Привожу текст этой открытки, которая более полувека хранится в моём домашнем архиве, полностью сохраняя авторский стиль и орфографию:
"Алма-Ата. 7 октября 1952 г.
Уважаемый тов. Шафер!
Письмо Ваше я получил и обсудил его с товарищами. Я думаю, что Вам следовало-бы позвонить ко мне, для того, что-бы мы могли договориться о том, когда и где мы могли-бы поговорить, а также я мог-бы вернуть Вам присланные Вами, Ваши произведения. Мой телефон 81-75. Звонить в любой день от 12 до 1 часу дня.
Брусиловский".
Это теперь я вижу, что текст написан наспех и что, подобно Дунаевскому, Брусиловский частицу "бы" присоединял к предыдущему слову при помощи дефиса... А тогда я стал прыгать чуть ли не до потолка, беспрерывно повторяя: "Ваши произведения! Ваши произведения! Обсудил с товарищами! Обсудил с товарищами!".
О том, кто были эти "товарищи", я узнал лишь десять лет спустя, в начале 60-х... Варвара Павловна Дернова, импульсивный музыковед и просветитель, специалист по Скрябину и Затаевичу, задумала создать при нашем филфаке нечто вроде "университета музыкальной культуры", привлекла к этому делу Ахмета Куановича Жубанова и представила ему меня в качестве аспиранта КазГУ, который будет организовывать слушателей и даже сам иногда читать лекции (я потом действительно прочитал лекцию о Моцарте с применением грамзаписи и с участием "живых" исполнителей - студентов консерватории).
- Да знаю я этого лектора, - угрюмо буркнул Жубанов при знакомстве. А несколько дней спустя, когда мы вместе собрались, чтобы уточнить план будущих лекций (помню, что Варвара Павловна выбрала себе тему, связанную с музыкальными формами), Ахмет Куанович мне рассказал:
- Ваши произведения Брусиловский показал мне и Борису Григорьевичу Ерзаковичу. Он советовался с нами... Мы пришли к выводу, что вам нужно бросить филфак и подготовиться к поступлению в консерваторию. А вы... Вы подвели Евгения Григорьевича, позорно сбежали. Нехорошо, очень нехорошо получилось...
... Но я нарушил хронологию событий и забежал вперёд. Возвращаюсь к октябрю 1952 года.

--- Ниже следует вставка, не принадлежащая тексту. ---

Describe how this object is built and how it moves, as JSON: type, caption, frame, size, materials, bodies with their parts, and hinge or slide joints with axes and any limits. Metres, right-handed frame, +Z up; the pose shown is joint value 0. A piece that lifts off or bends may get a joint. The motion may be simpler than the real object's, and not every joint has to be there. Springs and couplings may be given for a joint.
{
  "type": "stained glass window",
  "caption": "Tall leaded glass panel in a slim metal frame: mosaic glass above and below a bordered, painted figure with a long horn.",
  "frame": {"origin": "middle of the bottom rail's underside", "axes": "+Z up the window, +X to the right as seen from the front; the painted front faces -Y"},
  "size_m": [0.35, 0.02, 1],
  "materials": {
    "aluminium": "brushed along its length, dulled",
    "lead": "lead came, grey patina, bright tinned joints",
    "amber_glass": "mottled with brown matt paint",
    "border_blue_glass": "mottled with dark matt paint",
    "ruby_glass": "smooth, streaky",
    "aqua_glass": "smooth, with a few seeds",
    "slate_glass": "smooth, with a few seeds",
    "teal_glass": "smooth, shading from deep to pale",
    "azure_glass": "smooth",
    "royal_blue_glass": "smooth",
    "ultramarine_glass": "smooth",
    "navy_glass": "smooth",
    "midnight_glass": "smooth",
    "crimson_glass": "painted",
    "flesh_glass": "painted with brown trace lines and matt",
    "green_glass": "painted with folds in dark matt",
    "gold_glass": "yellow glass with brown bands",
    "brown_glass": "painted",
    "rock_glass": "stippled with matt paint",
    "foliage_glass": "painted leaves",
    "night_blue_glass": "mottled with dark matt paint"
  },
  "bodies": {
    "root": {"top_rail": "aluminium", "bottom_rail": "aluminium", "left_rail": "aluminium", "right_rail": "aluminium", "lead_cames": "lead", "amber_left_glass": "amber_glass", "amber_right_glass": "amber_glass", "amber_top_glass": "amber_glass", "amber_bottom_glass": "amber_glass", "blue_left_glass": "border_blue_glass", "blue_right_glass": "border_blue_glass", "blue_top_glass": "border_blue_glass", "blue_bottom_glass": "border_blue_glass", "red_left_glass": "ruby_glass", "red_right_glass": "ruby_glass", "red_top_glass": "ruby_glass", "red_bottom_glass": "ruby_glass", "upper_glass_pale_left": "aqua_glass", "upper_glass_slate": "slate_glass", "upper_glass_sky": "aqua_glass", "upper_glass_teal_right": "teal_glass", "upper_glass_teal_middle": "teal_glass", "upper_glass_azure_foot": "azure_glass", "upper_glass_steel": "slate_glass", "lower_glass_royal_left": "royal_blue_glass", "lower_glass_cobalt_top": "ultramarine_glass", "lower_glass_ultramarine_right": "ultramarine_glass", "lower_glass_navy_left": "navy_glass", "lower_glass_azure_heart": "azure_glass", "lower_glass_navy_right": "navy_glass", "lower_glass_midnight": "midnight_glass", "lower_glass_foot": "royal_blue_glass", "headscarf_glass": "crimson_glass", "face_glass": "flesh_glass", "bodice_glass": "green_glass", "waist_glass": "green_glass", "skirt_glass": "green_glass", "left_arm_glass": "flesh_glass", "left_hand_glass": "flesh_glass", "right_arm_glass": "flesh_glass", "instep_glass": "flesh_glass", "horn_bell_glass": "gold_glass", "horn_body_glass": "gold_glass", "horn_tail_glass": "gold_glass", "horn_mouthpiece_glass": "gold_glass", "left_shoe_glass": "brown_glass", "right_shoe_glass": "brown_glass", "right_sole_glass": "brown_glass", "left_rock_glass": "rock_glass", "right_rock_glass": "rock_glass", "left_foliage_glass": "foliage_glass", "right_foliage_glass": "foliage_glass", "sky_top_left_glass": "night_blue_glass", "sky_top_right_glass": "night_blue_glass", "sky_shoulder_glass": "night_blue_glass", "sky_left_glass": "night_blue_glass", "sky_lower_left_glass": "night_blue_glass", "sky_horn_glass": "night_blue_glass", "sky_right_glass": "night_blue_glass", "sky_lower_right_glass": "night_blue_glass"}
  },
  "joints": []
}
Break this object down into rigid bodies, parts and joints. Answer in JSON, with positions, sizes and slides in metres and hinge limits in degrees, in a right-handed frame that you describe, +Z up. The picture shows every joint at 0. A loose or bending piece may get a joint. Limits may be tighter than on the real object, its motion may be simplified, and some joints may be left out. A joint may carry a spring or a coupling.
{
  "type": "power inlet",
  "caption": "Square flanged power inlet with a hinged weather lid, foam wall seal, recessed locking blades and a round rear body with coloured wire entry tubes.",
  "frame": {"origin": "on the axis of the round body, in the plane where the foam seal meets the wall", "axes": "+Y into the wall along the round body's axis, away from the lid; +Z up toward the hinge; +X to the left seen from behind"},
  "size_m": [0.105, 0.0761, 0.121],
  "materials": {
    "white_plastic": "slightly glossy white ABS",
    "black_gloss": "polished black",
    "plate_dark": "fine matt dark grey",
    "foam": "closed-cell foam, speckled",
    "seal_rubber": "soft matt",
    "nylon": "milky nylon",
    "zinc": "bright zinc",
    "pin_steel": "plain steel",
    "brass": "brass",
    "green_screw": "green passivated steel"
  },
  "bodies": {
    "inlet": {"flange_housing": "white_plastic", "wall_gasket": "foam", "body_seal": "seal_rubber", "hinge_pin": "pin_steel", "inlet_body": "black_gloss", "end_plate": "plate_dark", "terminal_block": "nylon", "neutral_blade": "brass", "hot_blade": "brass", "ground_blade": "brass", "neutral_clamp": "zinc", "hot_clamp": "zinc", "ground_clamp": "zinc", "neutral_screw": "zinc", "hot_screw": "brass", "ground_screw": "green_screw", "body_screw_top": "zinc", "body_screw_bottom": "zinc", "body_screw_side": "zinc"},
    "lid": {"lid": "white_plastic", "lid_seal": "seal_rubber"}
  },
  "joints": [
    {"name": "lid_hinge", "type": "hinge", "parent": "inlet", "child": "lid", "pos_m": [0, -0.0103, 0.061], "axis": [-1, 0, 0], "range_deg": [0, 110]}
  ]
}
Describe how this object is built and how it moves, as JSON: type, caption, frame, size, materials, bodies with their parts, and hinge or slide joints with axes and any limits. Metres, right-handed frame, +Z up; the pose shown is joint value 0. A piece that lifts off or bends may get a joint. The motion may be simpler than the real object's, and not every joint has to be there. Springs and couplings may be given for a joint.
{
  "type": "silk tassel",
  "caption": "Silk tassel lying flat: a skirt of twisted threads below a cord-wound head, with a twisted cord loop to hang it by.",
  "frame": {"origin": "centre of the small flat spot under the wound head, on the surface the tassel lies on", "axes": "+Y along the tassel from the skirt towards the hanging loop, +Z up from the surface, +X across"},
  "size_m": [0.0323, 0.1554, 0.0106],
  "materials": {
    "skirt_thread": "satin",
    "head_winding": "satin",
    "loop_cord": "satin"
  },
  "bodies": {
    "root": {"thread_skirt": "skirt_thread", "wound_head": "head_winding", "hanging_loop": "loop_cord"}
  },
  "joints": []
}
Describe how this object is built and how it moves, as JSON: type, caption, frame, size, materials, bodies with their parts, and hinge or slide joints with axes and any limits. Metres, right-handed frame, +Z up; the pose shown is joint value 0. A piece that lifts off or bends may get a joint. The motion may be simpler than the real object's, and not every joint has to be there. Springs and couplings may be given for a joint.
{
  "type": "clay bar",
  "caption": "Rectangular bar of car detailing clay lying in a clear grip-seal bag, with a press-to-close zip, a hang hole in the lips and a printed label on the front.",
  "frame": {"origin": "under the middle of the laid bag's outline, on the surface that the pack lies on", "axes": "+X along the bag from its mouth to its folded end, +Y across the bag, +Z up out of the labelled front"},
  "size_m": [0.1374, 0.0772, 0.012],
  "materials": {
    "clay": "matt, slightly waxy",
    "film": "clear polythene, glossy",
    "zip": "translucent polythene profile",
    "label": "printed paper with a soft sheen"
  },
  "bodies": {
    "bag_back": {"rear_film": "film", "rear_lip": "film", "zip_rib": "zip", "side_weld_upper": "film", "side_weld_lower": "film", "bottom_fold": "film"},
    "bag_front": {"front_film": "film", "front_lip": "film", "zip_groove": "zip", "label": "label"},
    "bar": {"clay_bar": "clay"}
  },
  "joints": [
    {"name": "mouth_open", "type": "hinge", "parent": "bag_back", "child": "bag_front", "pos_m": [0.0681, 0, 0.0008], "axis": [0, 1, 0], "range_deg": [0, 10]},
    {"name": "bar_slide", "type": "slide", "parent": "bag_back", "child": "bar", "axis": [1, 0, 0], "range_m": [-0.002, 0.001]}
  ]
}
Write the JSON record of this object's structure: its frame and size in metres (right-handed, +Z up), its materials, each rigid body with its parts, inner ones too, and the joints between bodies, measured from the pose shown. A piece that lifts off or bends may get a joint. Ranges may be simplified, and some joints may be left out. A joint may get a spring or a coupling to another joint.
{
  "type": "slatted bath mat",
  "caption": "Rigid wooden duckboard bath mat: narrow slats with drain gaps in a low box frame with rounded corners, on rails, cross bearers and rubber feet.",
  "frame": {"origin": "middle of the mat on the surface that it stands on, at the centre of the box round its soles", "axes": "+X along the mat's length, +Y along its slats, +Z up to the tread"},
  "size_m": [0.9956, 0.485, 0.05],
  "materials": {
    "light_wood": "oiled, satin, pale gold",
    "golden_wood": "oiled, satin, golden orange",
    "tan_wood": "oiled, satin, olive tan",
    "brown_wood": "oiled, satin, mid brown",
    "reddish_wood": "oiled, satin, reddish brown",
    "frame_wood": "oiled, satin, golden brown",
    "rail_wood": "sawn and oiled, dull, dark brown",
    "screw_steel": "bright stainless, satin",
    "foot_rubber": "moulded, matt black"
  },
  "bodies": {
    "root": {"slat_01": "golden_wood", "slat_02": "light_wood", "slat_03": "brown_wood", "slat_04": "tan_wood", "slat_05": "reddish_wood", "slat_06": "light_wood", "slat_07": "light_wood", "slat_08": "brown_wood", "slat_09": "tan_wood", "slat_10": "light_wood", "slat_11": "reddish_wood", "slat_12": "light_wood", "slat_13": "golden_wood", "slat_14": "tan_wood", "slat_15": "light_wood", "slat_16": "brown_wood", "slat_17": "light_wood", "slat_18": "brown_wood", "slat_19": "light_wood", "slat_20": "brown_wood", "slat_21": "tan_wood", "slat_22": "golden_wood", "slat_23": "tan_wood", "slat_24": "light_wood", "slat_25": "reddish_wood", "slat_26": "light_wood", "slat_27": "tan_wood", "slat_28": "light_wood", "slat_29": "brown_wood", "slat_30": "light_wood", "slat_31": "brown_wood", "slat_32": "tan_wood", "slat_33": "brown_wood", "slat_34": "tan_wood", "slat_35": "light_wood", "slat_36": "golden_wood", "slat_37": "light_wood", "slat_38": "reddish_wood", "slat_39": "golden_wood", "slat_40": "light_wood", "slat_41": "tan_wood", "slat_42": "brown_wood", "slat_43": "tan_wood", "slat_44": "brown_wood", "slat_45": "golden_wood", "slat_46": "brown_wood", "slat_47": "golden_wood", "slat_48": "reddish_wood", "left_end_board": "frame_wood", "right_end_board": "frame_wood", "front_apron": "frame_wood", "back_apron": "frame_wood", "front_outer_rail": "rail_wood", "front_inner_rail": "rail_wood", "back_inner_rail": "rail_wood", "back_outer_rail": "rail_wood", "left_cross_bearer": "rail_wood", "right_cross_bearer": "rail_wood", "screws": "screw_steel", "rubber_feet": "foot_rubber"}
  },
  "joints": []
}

О том, как принял меня Брусиловский в своём рабочем кабинете, я вначале залихватски описал в письме к родителям, и это было очень похоже на то, как привели Пушкина, запылённого с дороги после отъезда из Михайловского, прямо в кабинет Николая I. На самом деле меня чуть ли не под конвоем насильно довёл до дверей квартиры Володя Щербаков, нажал на кнопку звонка и убежал. Обо всём этом я написал в маленькой мемуарной повести "Романс Печорина" ("Нива", 2004 г., № 7) и, чтобы не повторяться, отсылаю читателя к финальным страницам этой повести.
Очутившись в кабинете композитора, я первые несколько минут пытался осмыслить, где нахожусь. Полностью отключился слух - как будто заложило уши. Я сидел на стуле - напротив человека в пижаме и домашних тапочках - видел, что шевелятся его губы и... не слышал ни одного слова. Мысленно пытался совместить в своём сознании романс "Две ласточки" с этим человеком, который мне что-то растолковывал. Почему именно "Две ласточки", а не опера "Кыз-Жибек" или, допустим, Третья симфония? Есть такие мелодии, которые никак не поддаются объяснению, каким образом они появились на свет Божий. Скажем, "Серенада" Шуберта или "Сердце" Дунаевского. Сам приобщённый к композиторской "кухне" и в общем-то знающий, как "испекаются" мелодии, я недоуменно разводил руками перед "Серенадой", "Сердцем", "Двумя ласточками". Это - сверхъестественное. Разве такие вещи можно взять и сочинить? Разве они не существовали всегда - как земля и небо, как море и солнце? Кто возьмётся доказать, что подобные мелодии возникли из каких-то нотных знаков, которые придумал человек, сидя в баре за кружкой пива или расположившись за инструментом в пижаме и домашних тапочках?